Вот и прощание. Надо добираться на вокзал за город (помню его полустанком в степи) в полтретьего ночи. Проходящий поезд стоит на платформе две минуты. Об извозе договорилась заранее с благонадёжным на вид таксистом средних лет. Сестра испереживалась: ах, тебя ограбят, изнасилуют, убьют, порубят на куски и разбросают по рельсам! Провожать меня им с мужем не под силу. Она - после тяжёлой операции, он тоже - чуть живой. Знать бы в ту ночь, что вижу Иру в последний раз... Обнялись, расцеловались и - до встречи! -Не болей, Галюня... -Порядок, Иришка!
Таксист прибыл на место и забрал меня точно вовремя. Долго-долго вёз в потёмках и, наконец, остановился - впритык к товарняку, возле канавы.
-Так, теперь вы будете меня убивать? - поинтересовалась я пытливым шёпотом.
-Почему это? - искренне удивился водитель.
-Ну, где ж тут платформа?
-А отсюда удобнее до неё бежать - так короче.

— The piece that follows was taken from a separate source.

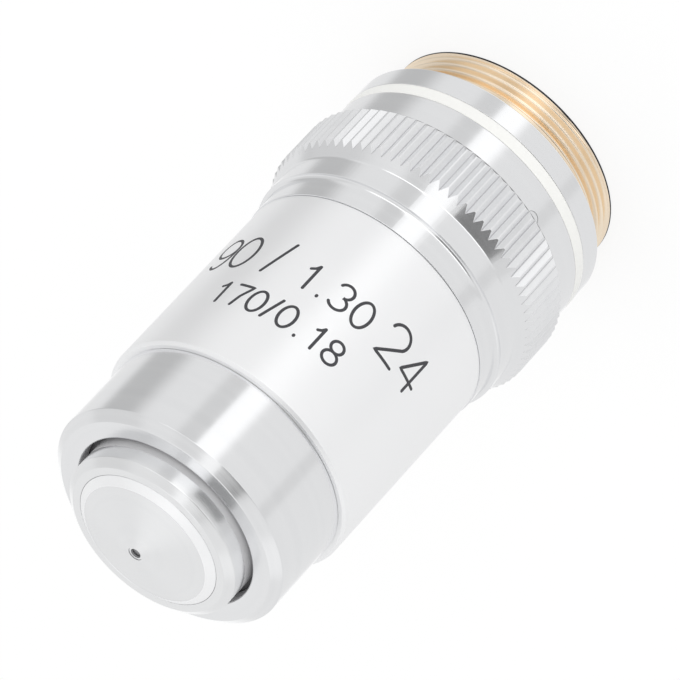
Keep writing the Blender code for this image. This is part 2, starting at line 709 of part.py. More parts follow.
def build_front_lens(parent):
    """Half-ball front lens behind the nose aperture."""
    front = TIP_Z - APERTURE_LIP - SEAM
    bowl = sag(FRONT_LENS_CURVE, FRONT_LENS_RADIUS)
    rear = front - FRONT_LENS_RIM - bowl
    shares = [step / ARC_POINTS for step in range(ARC_POINTS + 1)]
    dome = []
    for share in shares:
        turn = share * math.asin(FRONT_LENS_RADIUS / FRONT_LENS_CURVE)
        radius = FRONT_LENS_CURVE * math.sin(turn)
        dome.append((radius, rear + sag(FRONT_LENS_CURVE, radius)))
    outline = dome + [(FRONT_LENS_RADIUS, front), (0.0, front)]
    return turned("front_lens", outline, glass, parent, LENS_STEPS)


def build_lens_cell(name, low, length, lens_radius, parent):
    """Blackened cell with a lip in front of its lens seat."""
    high = low + length
    seat = high - CELL_LIP
    bore = lens_radius + SEAM
    outline = [
        (bore, low),
        (CELL_OUTER, low),
        (CELL_OUTER, high),
        (lens_radius - CELL_LIP_OVERLAP, high),
        (lens_radius - CELL_LIP_OVERLAP, seat),
        (bore, seat),
    ]
    turned(name, outline, blackened, parent)
    return seat


def build_meniscus(parent):
    """Meniscus cell with its lens, hollow side towards the nose."""
    seat = build_lens_cell(
        "meniscus_cell", MENISCUS_CELL_Z, MENISCUS_CELL_LENGTH, MENISCUS_RADIUS, parent
    )
    rim = seat - SEAM
    outline = lens_outline(
        MENISCUS_RADIUS, rim, -MENISCUS_HOLLOW, rim - MENISCUS_RIM, -MENISCUS_BULGE
    )
    turned("meniscus_lens", outline, glass, parent, LENS_STEPS)


def build_doublet(prefix, low, length, radius, front_bulge, cement_bulge, parent):
    """Cell with a crown and a flint lens, cemented, and the crown against the cell's lip."""
    seat = build_lens_cell(prefix + "_cell", low, length, radius, parent)
    lip_edge = sag(curve_for(radius, front_bulge), radius - CELL_LIP_OVERLAP)
    crown_rim = seat - SEAM + lip_edge - front_bulge
    cement_rim = crown_rim - CROWN_RIM
    crown = lens_outline(radius, crown_rim, front_bulge, cement_rim, -cement_bulge)
    turned(prefix + "_crown", crown, glass, parent, LENS_STEPS)
    flint_rim = cement_rim - SEAM
    flint_rear = flint_rim - cement_bulge - FLINT_CENTRE - FLINT_HOLLOW
    flint = lens_outline(radius, flint_rim, -cement_bulge, flint_rear, FLINT_HOLLOW)
    turned(prefix + "_flint", flint, glass, parent, LENS_STEPS)


def build_spacer(name, low, length, parent):
    """Blackened distance tube between two cells."""
    outline = tube_outline(CELL_OUTER - SPACER_WALL, CELL_OUTER, low, low + length)
    return turned(name, outline, blackened, parent)


def build_key_ring(name, outer, wall, low, thickness, finish, parent):
    """Threaded ring with two key slots across its rear face."""
    ring = turned(name, tube_outline(outer - wall, outer, low, low + thickness), finish, parent)
    slots = box_cutter(
        name + "_key_slots",
        (-2 * outer, -KEY_SLOT_WIDTH / 2, low - thickness),
        (2 * outer, KEY_SLOT_WIDTH / 2, low + KEY_SLOT_DEPTH),
    )
    cut(ring, slots)
    return ring


def build_glare_stop(parent):
    """Blackened disc with the exit aperture, behind the guide tube."""
    outline = tube_outline(
        GLARE_STOP_APERTURE, GUIDE_NECK_RADIUS, GLARE_STOP_Z, GLARE_STOP_Z + GLARE_STOP_THICKNESS
    )
    return turned("glare_stop", outline, blackened, parent, GUIDE_STEPS)


def build_lens_stack(parent):
    """Cells, lenses and spacers in the sprung barrel, from the nose back."""
    build_meniscus(parent)
    build_spacer("spacer_front", FRONT_SPACER_Z, FRONT_SPACER_LENGTH, parent)
    build_doublet(
        "middle",
        MIDDLE_CELL_Z,
        MIDDLE_CELL_LENGTH,
        MIDDLE_LENS_RADIUS,
        MIDDLE_FRONT_BULGE,
        MIDDLE_CEMENT_BULGE,
        parent,
    )
    build_spacer("spacer_middle", MIDDLE_SPACER_Z, MIDDLE_SPACER_LENGTH, parent)
    build_doublet(
        "rear",
        REAR_CELL_Z,
        REAR_CELL_LENGTH,
        REAR_LENS_RADIUS,
        REAR_FRONT_BULGE,
        REAR_CEMENT_BULGE,
        parent,
    )
    build_key_ring(
        "stack_retainer", CELL_OUTER, RETAINER_WALL, RETAINER_Z, RETAINER_LENGTH, blackened, parent
    )


def build_housing(parent):
    """Pieces that stay fixed to the nosepiece."""
    build_mount(parent)
    build_shoulder_ring(parent)
    build_colour_ring(parent)
    build_lock_pin(parent)
    build_knurled_collar(parent)
    build_barrel_sleeve(parent)
    build_front_collar(parent)
    build_guide_tube(parent)
    build_guide_screw(parent)
    build_nose_spring(parent)
    build_glare_stop(parent)
    build_key_ring(
        "height_lock_ring",
        GUIDE_NECK_RADIUS,
        HEIGHT_RING_WALL,
        HEIGHT_RING_Z,
        HEIGHT_RING_THICKNESS,
        blackened,
        parent,
    )


def build_sprung_barrel(parent):
    """Pieces that slide back together when the nose is pressed."""
    build_slide_barrel(parent)
    build_front_cell(parent)
    build_front_lens(parent)
    build_lens_stack(parent)


def main():
    clear_scene()
    housing = add_object("housing", None, None, None)
    sprung = add_object("sprung_barrel", None, None, housing)
    build_housing(housing)
    build_sprung_barrel(sprung)


main()
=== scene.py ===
"""Looks of a spring-loaded oil immersion microscope objective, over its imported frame.

Every turned piece that shows is made again here as a fine mesh with broken edges, at the
place of its node in the frame. The collar's front end and bands and the thread follow the
photograph more closely than their nodes do. The pieces that are sealed inside keep their
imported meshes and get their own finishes. Metres, +Z up, standing on the thread's rim.
"""

import logging
import math
from contextlib import contextmanager
from dataclasses import dataclass, field
from enum import Enum
from typing import Callable, Iterator, Sequence

import bmesh
import bpy
from mathutils import Matrix, Vector


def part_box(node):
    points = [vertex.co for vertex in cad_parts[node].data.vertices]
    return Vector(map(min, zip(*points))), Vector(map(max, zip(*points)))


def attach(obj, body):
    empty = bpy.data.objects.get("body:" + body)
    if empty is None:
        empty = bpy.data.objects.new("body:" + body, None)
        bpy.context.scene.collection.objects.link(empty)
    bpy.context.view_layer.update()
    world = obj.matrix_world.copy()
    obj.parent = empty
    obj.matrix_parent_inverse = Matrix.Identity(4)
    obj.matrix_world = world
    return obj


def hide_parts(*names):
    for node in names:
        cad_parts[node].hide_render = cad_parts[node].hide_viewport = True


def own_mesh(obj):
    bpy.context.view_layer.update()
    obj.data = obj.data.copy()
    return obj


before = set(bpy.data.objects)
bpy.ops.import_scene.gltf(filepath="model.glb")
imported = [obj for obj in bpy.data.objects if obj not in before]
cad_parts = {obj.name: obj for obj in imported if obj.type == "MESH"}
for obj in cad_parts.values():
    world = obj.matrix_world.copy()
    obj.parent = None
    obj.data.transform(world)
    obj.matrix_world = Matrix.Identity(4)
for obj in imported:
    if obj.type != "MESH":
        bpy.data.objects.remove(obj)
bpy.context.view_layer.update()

MM = 0.001
TO_MM = 1 / MM
TO_DEGREES = 180 / math.pi
LOG = logging.getLogger("objective")

Point = tuple[float, float, float]
Flat = tuple[float, float]
Stroke = list[Flat]
Colour = tuple[float, float, float]
NodeLink = bpy.types.NodeSocket
Mesh = bpy.types.Mesh


class Body(Enum):
    """Bodies of the frame that a piece can ride on."""

    HOUSING = "housing"
    SPRUNG = "sprung_barrel"


class Slot(Enum):
    """Finishes that the record names."""

    THREAD_BRASS = "thread_brass"
    TURNED_BRASS = "turned_brass"
    BRIGHT_CHROME = "bright_chrome"
    SATIN_CHROME = "satin_chrome"
    RING_ENAMEL = "ring_enamel"
    BLACK_OXIDE = "black_oxide"
    SPRING_STEEL = "spring_steel"
    OPTICAL_GLASS = "optical_glass"


@dataclass(frozen=True)
class Span:
    """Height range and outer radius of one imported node."""

    low: float
    high: float
    radius: float

    @classmethod
    def of(cls, node: str) -> "Span":
        """Read a node's span from the frame.

        Args:
            node: name of the node.

        Returns:
            Its span.
        """
        low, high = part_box(node)
        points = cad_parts[node].data.vertices
        return cls(low.z, high.z, max(math.hypot(point.co.x, point.co.y) for point in points))


def packed(node: str) -> Span:
    """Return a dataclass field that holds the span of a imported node."""
    return field(default_factory=lambda: Span.of(node))


# Shader helpers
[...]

И мы бежали - по шпалам, в непроглядной темени. Таксист добровольно волок мою дорожную сумку, забросил её в тамбур и даже подсадил меня на высокую подножку. Поезд тотчас же тронулся, и я, устыдившись своих чернушных фантазий, только успела крикнуть мужику своё проникновенное спасибо. Хорошо хоть, что расплатилась с ним ещё в машине... С лихвой.
Прости-прощай! - стучат колёса. Увозит меня поезд с Урала в родимое Поволжье. Оттуда через пару дней полечу через Москву назад к себе домой, в Восточную Англию. И пройдут четыре года. И настанет чёрный день: второе октября. Но пока за вагонным окошком медленно встаёт рассвет. Тянутся бегущей пушкинской строкой осенние пейзажи кисти Шишкина и Левитана. Кучерявятся напоследок, шелестят золотым убором берёзки. Пасутся гуси, дымят фабричные трубы, стелятся туманы над полями. Червонеет рябина, и безразмерное русское небо отражается в неисчислимых лужах.
Если бы только можно было... Но нет, набело жизнь не перепишешь, заново не переживёшь.
Как не бывает взрослых сирот. И ничейных сестёр-одиночек.